Co trzecia zabawka nie spełnia wymagań
Inspekcja Handlowa, na zlecenie UOKiK, sprawdziła 826 zabawek. Uwagi miała do 323. Nieprawidłowości jednak nie są niepokojące - uspokajają eksperci.
2012-05-31, 14:02
Posłuchaj
Sprawdzano zabawki wprowadzone do obrotu przed i po 20 lipca 2011 roku. Właśnie wtedy zaczęły obowiązywać nowe przepisy określające obowiązki sklepów, producentów i importerów zabawek. Inspektorzy zwracali uwagę przede wszystkim na obowiązkowe oznakowanie, dołączane instrukcje, bezpieczeństwo materiałów, z których zostały wykonane zabawki.

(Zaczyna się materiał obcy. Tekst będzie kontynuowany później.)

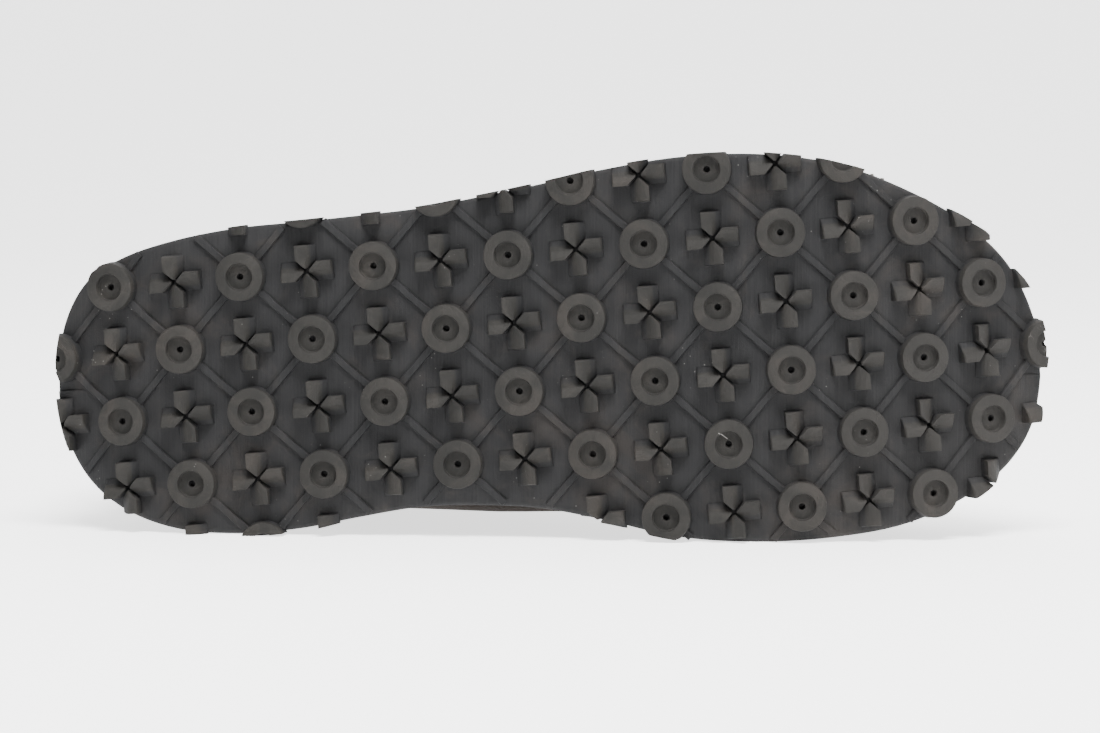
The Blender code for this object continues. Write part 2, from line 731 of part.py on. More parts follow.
def make_heel_counter(material):
    """A wall over the upper's heel, cut to a side outline that falls from the back to the sole."""
    columns = columns_between(-SEAT_COLUMN, SEAT_COLUMN)
    rows = rows_between(COUNTER_FRONT_ROW, COUNTER_TOP_ROW)
    wall = shell(
        rows,
        columns,
        lambda row, column: abs(column) > COUNTER_COLUMN,
        SEAT_GAP,
        SEAT_GAP + COUNTER_THICKNESS,
    )
    whole = add_object("counter_whole", *wall, material, "rubber")
    heel = seat_point(HEEL_ROW, 1)
    rings = [
        [(heel.x + out * COUNTER_LENGTH, across, heel.z + up * COUNTER_HEIGHT) for out, up in COUNTER_EDGE]
        for across in (-BALL_WIDTH, BALL_WIDTH)
    ]
    cutter = add_object("counter_cutter", *loft(rings), material, "rubber")
    mesh = from_cutters("counter_mesh", whole, [cutter], "INTERSECT")
    points = [vertex.co.copy() for vertex in mesh.vertices]
    faces = [tuple(polygon.vertices) for polygon in mesh.polygons]
    bpy.data.meshes.remove(mesh)
    return add_object("heel_counter", points, faces, material, "rubber")


def make_eyestay(material):
    def used(row, column):
        return row < THROAT_ROW or abs(column) > THROAT_COLUMN

    columns = columns_between(-EYESTAY_COLUMN, EYESTAY_COLUMN)
    rows = rows_between(THROAT_ROW - 1, COLLAR_ROW)
    wall = shell(rows, columns, used, SEAT_GAP, SEAT_GAP + EYESTAY_THICKNESS)
    return add_object("eyestay", *wall, material, "hide")


def make_tongue(material):
    outer = -UPPER_WALL - SEAT_GAP
    columns = columns_between(-TONGUE_COLUMN, TONGUE_COLUMN)
    rows = rows_between(TONGUE_FRONT_ROW, COLLAR_ROW) + [TONGUE_TOP_ROW]
    wall = shell(rows, columns, lambda row, column: True, outer - TONGUE_THICKNESS, outer)
    return add_object("tongue", *wall, material, "mesh")


def row_above_rim(column, height):
    """The row that lies a height above the collar's rim, measured on the surface at that column."""
    step = 0.1
    speed = (surface(COLLAR_ROW + step, column, 0.0) - surface(COLLAR_ROW, column, 0.0)).length / step
    return COLLAR_ROW + height / speed


def cuff_ring(column):
    """The padding's outer line, then the faces next to the upper, which follow the upper's own rows."""
    inner_face = -UPPER_WALL - SEAT_GAP
    ring = []
    for up, above, outside in CUFF_SECTION:
        if above == 0:
            row = CUFF_ROW + (COLLAR_ROW - CUFF_ROW) * up
        else:
            row = row_above_rim(column, above * CUFF_RIM)
        reach = outside * CUFF_PAD + (SEAT_GAP if outside > 0 else inner_face)
        ring.append(surface(row, column, reach))
    rim_row = row_above_rim(column, SEAT_GAP)
    rows = rows_between(CUFF_ROW, COLLAR_ROW)
    ring += [surface(row, column, inner_face) for row in [*rows[1:], rim_row]]
    ring += [surface(row, column, SEAT_GAP) for row in [rim_row, *reversed(rows)]]
    return ring


def make_cuff(material):
    side = [EYESTAY_COLUMN + CUFF_END_MARGIN] + columns_between(EYESTAY_COLUMN + 1, SEAT_COLUMN)
    columns = side + [-c for c in reversed(side[:-1])]
    return add_object("collar_cuff", *loft([cuff_ring(column) for column in columns]), material, "mesh")


def wall_point(row, column, offset):
    """A point on the flat facets of a wall that follows the upper's rows and columns."""
    low_row = max(r for r in ROWS[:-1] if r <= row)
    high_row = min(r for r in ROWS if r > low_row)
    low, high = math.floor(column), math.floor(column) + 1
    up, over = (row - low_row) / (high_row - low_row), column - low
    near = surface(low_row, low, offset).lerp(surface(low_row, high, offset), over)
    far = surface(high_row, low, offset).lerp(surface(high_row, high, offset), over)
    return near.lerp(far, up)


def wall_matrix(row, column, offset):
    """A frame on a wall: Z out of it, X up the boot along its column."""
    step = 0.2
    up = (wall_point(row + step, column, offset) - wall_point(row - step, column, offset)).normalized()
    aside = wall_point(row, column + step, offset) - wall_point(row, column - step, offset)
    out = up.cross(aside).normalized()
    if out.dot(skin_normal(row, column_share(row, column))) < 0:
        out = -out
    turn = Matrix((up, out.cross(up), out)).transposed().to_4x4()
    return Matrix.Translation(wall_point(row, column, offset) + out * HARDWARE_GAP) @ turn


def eyelet_shape():
    turns = [2 * math.pi * n / EYELET_SIDES for n in range(EYELET_SIDES)]
    outer, inner = EYELET_DIAMETER / 2, EYELET_HOLE / 2
    top = (EYELET_TOP_SHARE * outer, EYELET_THICKNESS)
    levels = ((outer, 0.0), (inner, 0.0), (inner, EYELET_THICKNESS), top)
    points = [(r * math.cos(t), r * math.sin(t), h) for r, h in levels for t in turns]
    faces = []
    for level in range(4):
        after = (level + 1) % 4
        for n in range(EYELET_SIDES):
            m = (n + 1) % EYELET_SIDES
            corners = ((level, n), (level, m), (after, m), (after, n))
            faces.append(tuple(EYELET_SIDES * a + b for a, b in corners))
    return points, faces


def hook_shape():
    """A lace hook: a metal strip bent back over itself, open towards the sole."""
    back, front = HOOK_LENGTH / 2, -HOOK_LENGTH / 2
    top, metal = HOOK_HEIGHT, HOOK_METAL
    lip = front + 0.3 * HOOK_LENGTH
    strip = (
        (front, 0.0), (back - metal, 0.0), (back, 0.35 * top), (back, 0.7 * top),
        (back - 1.5 * metal, top), (lip, top), (front + metal, 0.85 * top),
        (front + 1.6 * metal, 0.85 * top - metal), (lip + metal, top - metal),
        (back - 2 * metal, top - metal), (back - metal, 0.65 * top), (back - metal, 0.4 * top),
        (back - 2 * metal, metal), (front, metal),
    )
    rings = [[(x, y, z) for x, z in strip] for y in (-HOOK_WIDTH / 2, HOOK_WIDTH / 2)]
    return loft(rings)


def make_hardware(material):
    """Eyelets below and hooks above, a pair to each row, on the eyestay's outer face."""
    seat = SEAT_GAP + EYESTAY_THICKNESS
    hardware = []
    kinds = (("eyelet", EYELET_ROWS, eyelet_shape()), ("hook", HOOK_ROWS, hook_shape()))
    for kind, rows, shape in kinds:
        for side, side_name in ((1, "medial"), (-1, "lateral")):
            for number, row in enumerate(rows, start=1):
                obj = add_object(f"{kind}_{side_name}_{number}", *shape, material, "metal")
                obj.matrix_world = wall_matrix(row, side * LACE_COLUMN, seat)
                hardware.append(obj)
    return hardware


def lace_run(row_from, row_to, side):
    """A flat lace from one side of the throat to the other, as rings of points."""
    middles, outs = [], []
    columns = [LACE_END_COLUMN, *range(THROAT_COLUMN, -THROAT_COLUMN - 1, -1), -LACE_END_COLUMN]
    for column in columns:
        row = row_from + (row_to - row_from) * (LACE_END_COLUMN - column) / (2 * LACE_END_COLUMN)
        out = skin_normal(row, column_share(row, side * column))
        face = wall_point(row, side * column, SEAT_GAP + EYESTAY_THICKNESS)
        middles.append(face + out * (LACE_GAP + LACE_HEIGHT / 2))
        outs.append(out)
    rings = []
    last = len(columns) - 1
    for n, (middle, out) in enumerate(zip(middles, outs)):
        ahead = (middles[min(n + 1, last)] - middles[max(n - 1, 0)]).normalized()
        across = ahead.cross(out).normalized()
        rise = across.cross(ahead)
        corners = ((1, 1), (-1, 1), (-1, -1), (1, -1))
        rings.append([middle + across * a * LACE_WIDTH / 2 + rise * b * LACE_HEIGHT / 2 for a, b in corners])
    return rings


def make_laces(material):
    """One bar at the bottom, then a joined crossing between each two pairs of eyelets or hooks."""
    rows = EYELET_ROWS + HOOK_ROWS
    bar_row = rows[0] - LACE_ROW_MARGIN
    laces = [add_object("lace_bar", *loft(lace_run(bar_row, bar_row, 1)), material, "cord")]
    for number, (low, high) in enumerate(zip(rows, rows[1:]), start=1):
        margin = LACE_ROW_MARGIN * (high - low)
        runs = []
        for side, side_name in ((1, "medial"), (-1, "lateral")):
            rings = lace_run(low + margin, high - margin, side)
            runs.append(add_object(f"run_from_{side_name}", *loft(rings), material, "cord"))
        mesh = from_cutters("crossing", runs[0], runs[1:], "UNION")
        points = [vertex.co.copy() for vertex in mesh.vertices]
        faces = [tuple(polygon.vertices) for polygon in mesh.polygons]
        bpy.data.meshes.remove(mesh)
        laces.append(add_object(f"lace_crossing_{number}", points, faces, material, "cord"))
    return laces


def make_pull_tab(material):
    """A doubled tape that stands up from the cuff at the back of the heel."""
    low = TAB_THICKNESS / 2 + SEAT_GAP
    clear = CUFF_PAD + SEAT_GAP + low
    path = [
        surface(CUFF_ROW - 0.35, SEAT_COLUMN, low),
        surface(CUFF_ROW - 0.10, SEAT_COLUMN, 0.6 * clear + 0.4 * low),
        surface(CUFF_ROW + 0.12, SEAT_COLUMN, clear),
        surface(CUFF_ROW + 0.60, SEAT_COLUMN, clear),
        surface(row_above_rim(SEAT_COLUMN, CUFF_RIM), SEAT_COLUMN, clear),
        surface(row_above_rim(SEAT_COLUMN, CUFF_RIM + TAB_STAND), SEAT_COLUMN, 0.7 * clear),
    ]
    rings = []
    for n, point in enumerate(path):
        ahead = (path[min(n + 1, len(path) - 1)] - path[max(n - 1, 0)]).normalized()
        across = Vector((0, 1, 0))
        out = ahead.cross(across)
        corners = ((1, 1), (-1, 1), (-1, -1), (1, -1))
        rings.append([point + across * a * TAB_WIDTH / 2 + out * b * TAB_THICKNESS / 2 for a, b in corners])
    return add_object("pull_tab", *loft(rings), material, "cord")


def centre_of_mass(objects):
    total, moment = 0.0, Vector()
    for obj in objects:
        obj.data.calc_loop_triangles()
        points = [obj.matrix_world @ vertex.co for vertex in obj.data.vertices]
        for triangle in obj.data.loop_triangles:
            a, b, c = (points[n] for n in triangle.vertices)
            mass = a.dot(b.cross(c)) / 6 * obj["density"]
            total += mass
            moment += mass * (a + b + c) / 4
    return moment / total


def rest_normal(objects):
    """The outward normal of the face of the boot's convex hull that it rests on, on its medial side."""
    hull = bmesh.new()
    for obj in objects:
        for vertex in obj.data.vertices:
            hull.verts.new(obj.matrix_world @ vertex.co)
    bmesh.ops.convex_hull(hull, input=hull.verts)
    hull.normal_update()
    balance = centre_of_mass(objects)
    best = None
    for face in hull.faces:
        normal = face.normal.copy()
        if normal.dot(face.calc_center_median() - balance) < 0:
            normal.negate()
        corners = [vertex.co.copy() for vertex in face.verts]
        turns = [(b - a).cross(balance - a).dot(normal) for a, b in zip(corners, corners[1:] + corners[:1])]
        over = all(t >= 0 for t in turns) or all(t <= 0 for t in turns)
        if over and (best is None or normal.y > best.y):
            best = normal
    hull.free()
    return best


def lay_down(objects):
    """Parents every piece to an empty that lays the boot on the floor, over the origin."""
    normal = rest_normal(objects)
    up = -normal
    ahead = (Vector((1, 0, 0)) - normal * normal.x).normalized()
    turn = Matrix((ahead, up.cross(ahead), up)).to_4x4()
    corners = [turn @ obj.matrix_world @ vertex.co for obj in objects for vertex in obj.data.vertices]
    low = [min(corner[n] for corner in corners) for n in range(3)]
    high = [max(corner[n] for corner in corners) for n in range(3)]
    move = Vector((-(low[0] + high[0]) / 2, -(low[1] + high[1]) / 2, -low[2]))
    pose = bpy.data.objects.new("boot_at_rest", None)
    pose.matrix_world = Matrix.Translation(move) @ turn
    bpy.context.scene.collection.objects.link(pose)
    for obj in objects:
        place = obj.matrix_world.copy()
        obj.parent = pose
        obj.matrix_basis = place
    return pose


def build():
    clear_scene()
    tread_rubber = make_material("tread_rubber", (0.045, 0.042, 0.04), 0.8)
    foam = make_material("midsole_foam", (0.09, 0.085, 0.08), 0.85)
    hide = make_material("brown_hide", (0.06, 0.038, 0.026), 0.75)
    cap_rubber = make_material("cap_rubber", (0.035, 0.033, 0.032), 0.7)
    stay_hide = make_material("stay_hide", (0.04, 0.03, 0.024), 0.75)
    padding = make_material("padding", (0.05, 0.048, 0.046), 0.95)
    lining = make_material("lining", (0.12, 0.115, 0.11), 0.95)
    metal = make_material("hook_metal", (0.28, 0.28, 0.28), 0.35, 1.0)
    cord = make_material("lace_cord", (0.05, 0.045, 0.04), 0.9)
    pieces = [
        make_outsole(tread_rubber),
        make_midsole(foam),
        make_insole(lining),
        make_upper(hide),
        make_toe_cap(cap_rubber),
        make_heel_counter(cap_rubber),
        make_eyestay(stay_hide),
        make_tongue(padding),
        make_cuff(padding),
        make_pull_tab(cord),
        *make_hardware(metal),
        *make_laces(cord),
    ]
    bpy.context.view_layer.update()
    lay_down(pieces)


build()
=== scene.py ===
"""Looks of the right wading boot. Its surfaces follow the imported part's own sizes."""

import json
import math
from functools import lru_cache

import bmesh
import bpy
import numpy as np
from mathutils import Matrix, Vector


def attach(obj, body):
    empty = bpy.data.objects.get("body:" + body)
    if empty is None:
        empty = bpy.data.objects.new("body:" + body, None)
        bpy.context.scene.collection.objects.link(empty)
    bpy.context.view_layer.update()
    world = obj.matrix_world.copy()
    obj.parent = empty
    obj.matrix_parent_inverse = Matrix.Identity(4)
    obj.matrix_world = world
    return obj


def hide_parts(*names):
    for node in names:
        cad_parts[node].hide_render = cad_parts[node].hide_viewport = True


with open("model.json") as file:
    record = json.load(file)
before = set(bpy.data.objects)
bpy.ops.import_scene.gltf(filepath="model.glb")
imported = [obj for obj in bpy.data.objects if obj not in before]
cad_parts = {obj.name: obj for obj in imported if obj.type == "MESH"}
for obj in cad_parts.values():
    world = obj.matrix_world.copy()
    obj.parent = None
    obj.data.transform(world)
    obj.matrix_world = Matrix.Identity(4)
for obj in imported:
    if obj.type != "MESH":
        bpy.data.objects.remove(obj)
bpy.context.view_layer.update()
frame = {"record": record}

MM = 0.001

# Sole: lengths along the tread, widths across it, heights from the walking plane
TREAD_LENGTH = 336.0 * MM
BALL_WIDTH = 125.3 * MM
TOE_BEND_START = 213.6 * MM
TOE_BEND_RADIUS = 214.0 * MM
HEEL_BEND_START = 49.2 * MM
HEEL_BEND_RADIUS = 171.0 * MM
LUG_HEIGHT = 4.8 * MM
BASE_THICKNESS = 4.0 * MM
BASE_CHAMFER = 1.4 * MM
LUG_OVERHANG = 0.6 * MM
LUG_ROOT = 1.8 * MM
STATION_END = 0.012
STATION_CROWDING = 0.055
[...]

Zastrzeżenia najczęściej wzbudzał brak lub niezasadne umieszczenia ostrzeżenia "0-3", które oznacza, że zabawka jest nieodpowiednia dla dzieci w tym wieku, nieprawidłowo sformułowane lub wskazane nieistniejące ryzyko. Ponadto z uwagi na brak informacji o producencie lub importerze zabawki, utrudnione było ustalenie, kto jest odpowiedzialny za jej wprowadzenie na rynek. W dziewięciu zabawkach stwierdzono przekroczenie dopuszczalnego poziomu stężenia ftalanów, substancji chemicznych stosowanych do zmiękczania części plastikowych.
W 222 przypadkach inspektorzy IH umożliwili przedsiębiorcom podjęcie dobrowolnych działań mających na celu usunięcie stwierdzonych niezgodności. Do organów ścigania skierowano 27 wniosków o podejrzenie popełnienie przestępstwa. Prezes UOKiK wszczęła 49 postępowań administracyjnych.